Working Code Wins
Responding to increasing consolidation in the ILS market, library developers demonstrated alternatives and supplements to library software at the second annual code4lib conference in Athens, GA, February 27-March 2, 2007. With 140 registered attendees from many states and several countries, including Canada and the United Kingdom, the conference was a hot destination for a previously isolated group of developers.
Network connectivity was a challenge for the Georgia Center for Continuing Education, but the hyperconnected group kept things interesting and the attendees coordinated by Roy Tennant artfully architected workarounds and improvements as the conference progressed.
In a nice mixture of emerging conference trends, code4lib combined the flexibility of the unconference with 20 minute prepared talks, keynotes, five minute Lightning Talks, and breakout sessions. The form was derived from Access, the Canadian library conference.
The conference opened with a talk from Karen Schneider, associate director for technology and research at Florida State University. She challenged the attendees to sell open source software to directors in terms of solutions it provides, since the larger issue in libraries is saving digital information. Schneider also debated Ben Ostrowsky, systems librarian at the Tampa Bay Library Consortium, about the importance of open source software from the stage, to which Ostrowsky responded, “Isn’t that Firefox [a popular open source browser] you’re using there?”
Erik Hatcher, author of Lucene in Action, gave a keynote about using the full-text search server, Apache Solr, open-source search engine Lucene and faceted browser, Flare, to construct a new front-end to library catalog data. The previous day, Hatcher led a free preconference for 80 librarians who brought exported MARC records, including Villanova University and the University of Virginia.
One of the best-received talks revolved around BibApp, an “institutional bibliography” written in Ruby on Rails by Nate Vack and Eric Larson, two librarians at the University of Wisconsin-Madison. The prototype application is available for download, but currently relies on citation data from engineering databases to construct a profile of popular journals, publishers, citation types, and who researchers are publishing with. “This is copywrong, which is sometimes what you have to do to construct digital library projects. Then you get money to license it,” Larson said.
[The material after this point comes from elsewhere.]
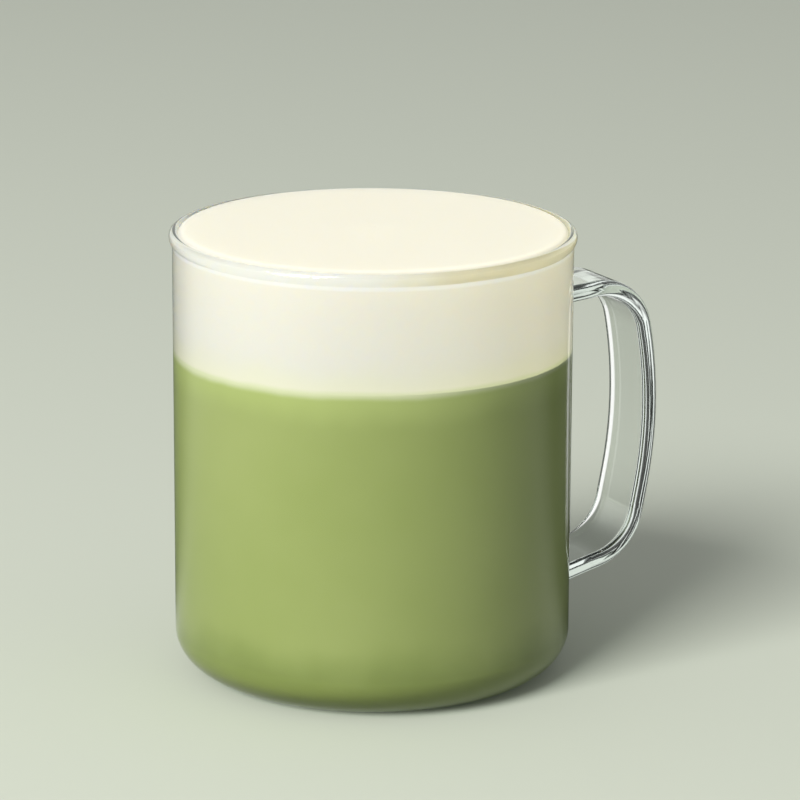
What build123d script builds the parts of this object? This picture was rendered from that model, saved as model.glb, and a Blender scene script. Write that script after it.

More controversially, Luis Salazar gave a talk about using Linux to power public computing in the Howard County (MD) public library system. A former NSA systems administrator, he presented the pros and cons of supporting 300 staff and 400 public access computers using Groovix, a customized Linux distribution. Since the abundant number of computers serves the public without needing sign up sheets, “patrons are able to sit down and do what they want.”
Casey Durfee presented a talk on “Endeca in 250 lines of code or less,” which showed a prototype of faceted searching at the Seattle Public Library. The new catalog front-end sits on top of a Horizon catalog, and uses Python and Solr to present results in an elegant display, from a Google-inspired single search box start to rich subject browse options.
This year’s sponsors included Talis, LibLime, OCLC, Logical Choice Technologies, and Oregon State University. OSU awarded two scholarships to Nicole Engard, Jenkins Law Library (2007 LJ Mover and Shaker), and Joshua Gomez, Getty Research Institute.
Next year’s conference will be held in Portland, OR.